## WHAT THE TASK ASKS
Include in the output exactly the lines from the opening of the data through the line containing "self.tree.links.new(source, target)", and nothing more.

## DATA LINES

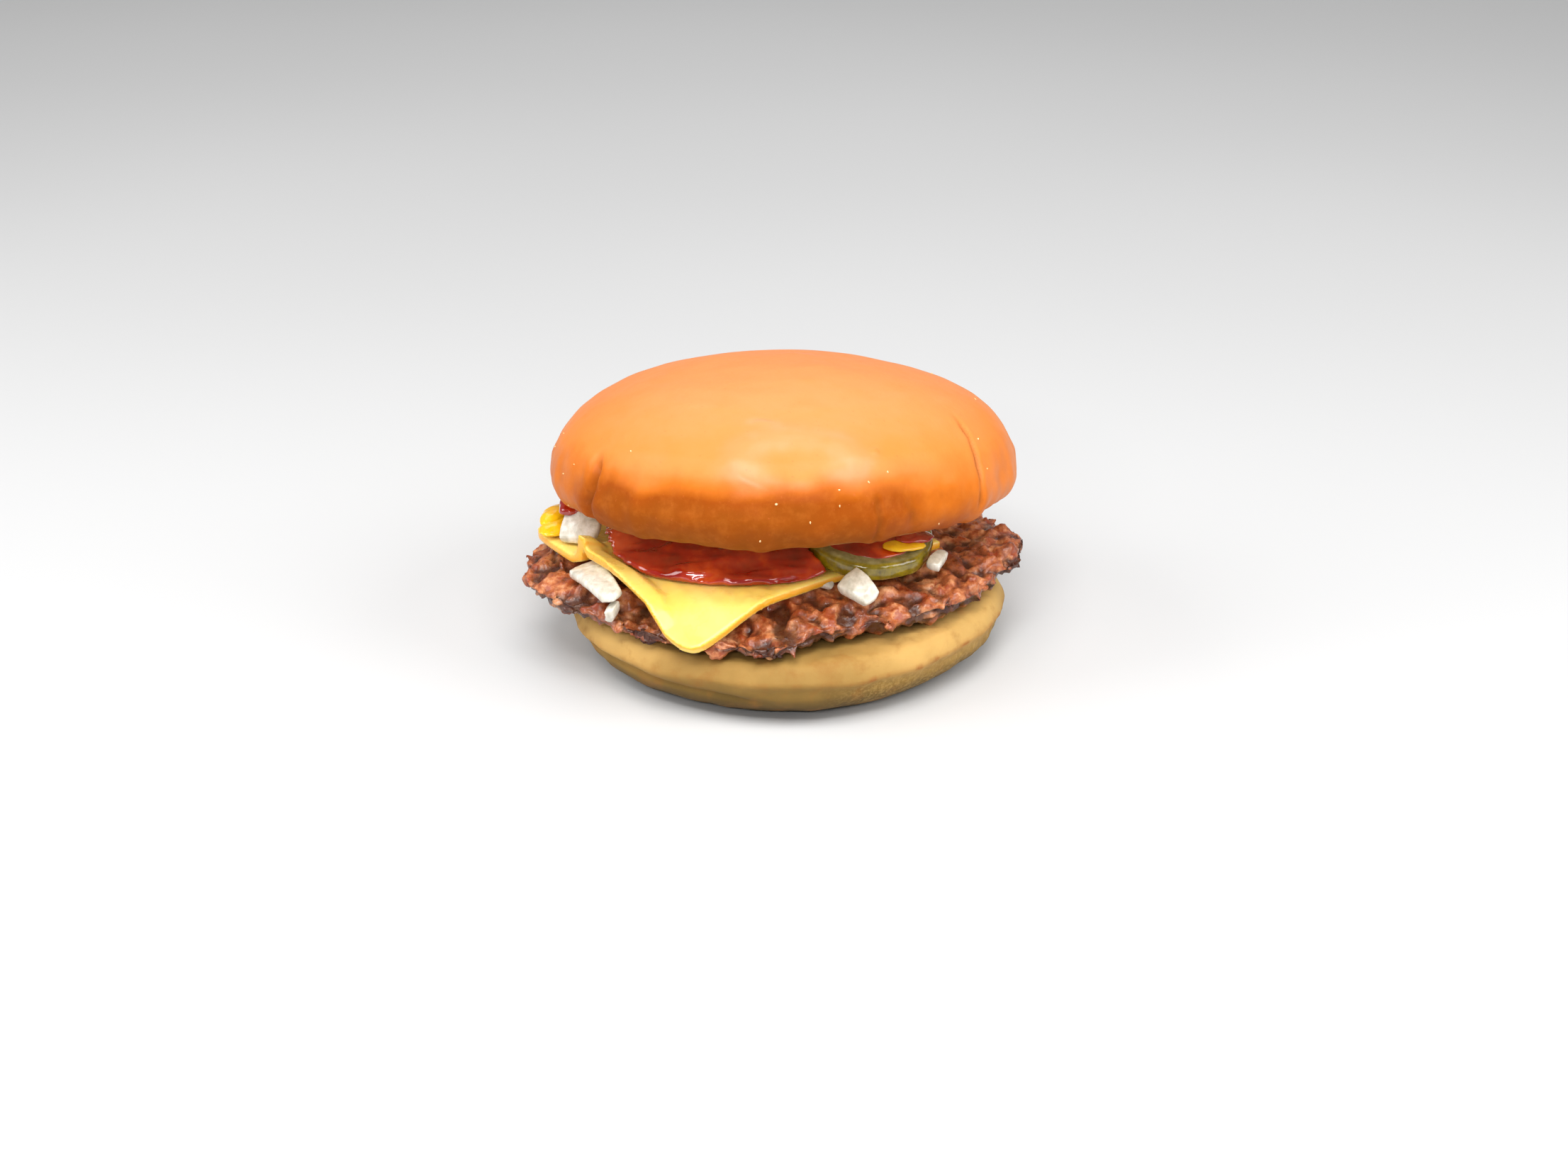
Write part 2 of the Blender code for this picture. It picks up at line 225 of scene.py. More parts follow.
class Finish:
    """A Principled material with short calls for the nodes around it."""

    def __init__(self, name, roughness, **sockets):
        self.material = bpy.data.materials.new(name)
        self.material.use_nodes = True
        self.tree = self.material.node_tree
        self.shader = self.tree.nodes["Principled BSDF"]
        self.shader.inputs["Roughness"].default_value = roughness
        for socket, value in sockets.items():
            self.shader.inputs[socket.replace("_", " ")].default_value = value
        self.place = self.tree.nodes.new("ShaderNodeTexCoord").outputs["Object"]

    def glow(self, weight, radius, depth):
        """Lets light soak in: its share, its reach in red, green and blue, and that reach's unit in mm."""
        self.shader.inputs["Subsurface Weight"].default_value = weight
        self.shader.inputs["Subsurface Radius"].default_value = radius
        self.shader.inputs["Subsurface Scale"].default_value = depth * MM

    def link(self, source, target):
        self.tree.links.new(source, target)

    def noise(self, size, detail=3.0, roughness=0.55, stretch=(1, 1, 1)):
        """Noise from 0 to 1 with lumps of that size in mm."""
        scale = self.tree.nodes.new("ShaderNodeMapping")
        scale.inputs["Scale"].default_value = stretch
        self.link(self.place, scale.inputs["Vector"])
        made = self.tree.nodes.new("ShaderNodeTexNoise")
        made.inputs["Scale"].default_value = 1 / (size * MM)
        made.inputs["Detail"].default_value = detail
        made.inputs["Roughness"].default_value = roughness
        self.link(scale.outputs["Vector"], made.inputs["Vector"])
        return made.outputs["Fac"]

    def painted(self, name):
        """A number painted on the mesh's points."""
        made = self.tree.nodes.new("ShaderNodeAttribute")
        made.attribute_name = name
        return made.outputs["Fac"]

    def math(self, kind, a, b, clamp=False):
        made = self.tree.nodes.new("ShaderNodeMath")
        made.operation = kind
        made.use_clamp = clamp
        for socket, value in zip(made.inputs, (a, b)):
            if isinstance(value, (int, float)):
                socket.default_value = value
            else:
                self.link(value, socket)
        return made.outputs["Value"]

    def swing(self, value, reach):
        """Turns 0..1 into a swing of that reach, half of it to each side of zero."""
        return self.math("MULTIPLY", self.math("SUBTRACT", value, 0.5), reach)

    def span(self, value, low, high, to_low=0.0, to_high=1.0):
        """Maps low..high to to_low..to_high, clamped."""
        made = self.tree.nodes.new("ShaderNodeMapRange")
        made.interpolation_type = "SMOOTHSTEP"
        for name, number in (("From Min", low), ("From Max", high), ("To Min", to_low), ("To Max", to_high)):
            made.inputs[name].default_value = number
        self.link(value, made.inputs["Value"])
        return made.outputs["Result"]

    def ramp(self, value, *stops):
        """Colours (position, (r, g, b)) along value."""
        made = self.tree.nodes.new("ShaderNodeValToRGB")
        ramp = made.color_ramp
        while len(ramp.elements) < len(stops):
            ramp.elements.new(0.5)
        for element, (position, colour) in zip(ramp.elements, stops):
            element.position = position
            element.color = (*colour, 1)
        self.link(value, made.inputs["Fac"])
        return made.outputs["Color"]

    def mix(self, share, a, b):
        """Colour a, with that share of colour b over it."""
        made = self.tree.nodes.new("ShaderNodeMix")
        made.data_type = "RGBA"
        colours = [socket for socket in made.inputs if socket.type == "RGBA"]
        self.link(share, made.inputs["Factor"])
        for socket, value in zip(colours, (a, b)):
            if isinstance(value, tuple):
                socket.default_value = (*value, 1)
            else:
                self.link(value, socket)
        return next(socket for socket in made.outputs if socket.type == "RGBA")

    def colour(self, source):
        self.link(source, self.shader.inputs["Base Color"])

    def roughness(self, source):
        self.link(source, self.shader.inputs["Roughness"])

    def coat(self, source):
        self.link(source, self.shader.inputs["Coat Weight"])

    def bump(self, height, depth):
        """Adds relief of that depth in mm; a second call stacks on the first."""
        made = self.tree.nodes.new("ShaderNodeBump")
        made.inputs["Strength"].default_value = 1.0
        made.inputs["Distance"].default_value = depth * MM
        self.link(height, made.inputs["Height"])
        before = self.shader.inputs["Normal"].links
        if before:
            self.link(before[0].from_socket, made.inputs["Normal"])
        self.link(made.outputs["Normal"], self.shader.inputs["Normal"])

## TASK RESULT
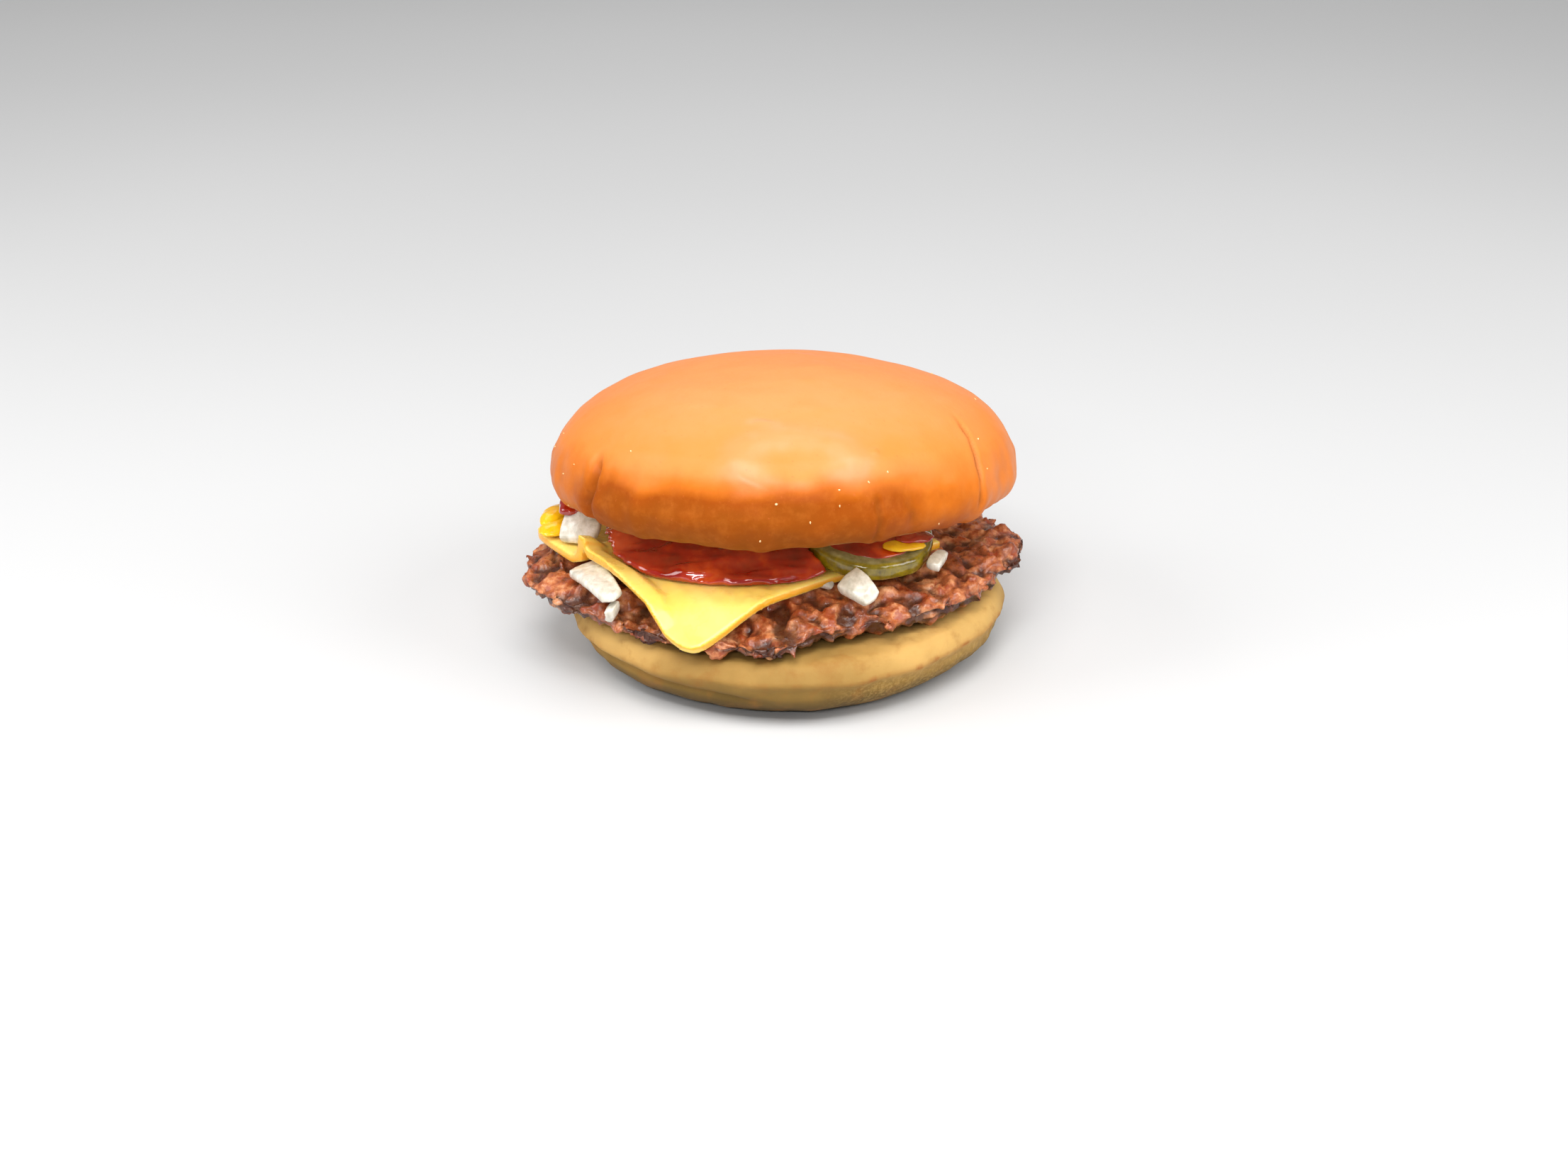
Write part 2 of the Blender code for this picture. It picks up at line 225 of scene.py. More parts follow.
class Finish:
    """A Principled material with short calls for the nodes around it."""

    def __init__(self, name, roughness, **sockets):
        self.material = bpy.data.materials.new(name)
        self.material.use_nodes = True
        self.tree = self.material.node_tree
        self.shader = self.tree.nodes["Principled BSDF"]
        self.shader.inputs["Roughness"].default_value = roughness
        for socket, value in sockets.items():
            self.shader.inputs[socket.replace("_", " ")].default_value = value
        self.place = self.tree.nodes.new("ShaderNodeTexCoord").outputs["Object"]

    def glow(self, weight, radius, depth):
        """Lets light soak in: its share, its reach in red, green and blue, and that reach's unit in mm."""
        self.shader.inputs["Subsurface Weight"].default_value = weight
        self.shader.inputs["Subsurface Radius"].default_value = radius
        self.shader.inputs["Subsurface Scale"].default_value = depth * MM

    def link(self, source, target):
        self.tree.links.new(source, target)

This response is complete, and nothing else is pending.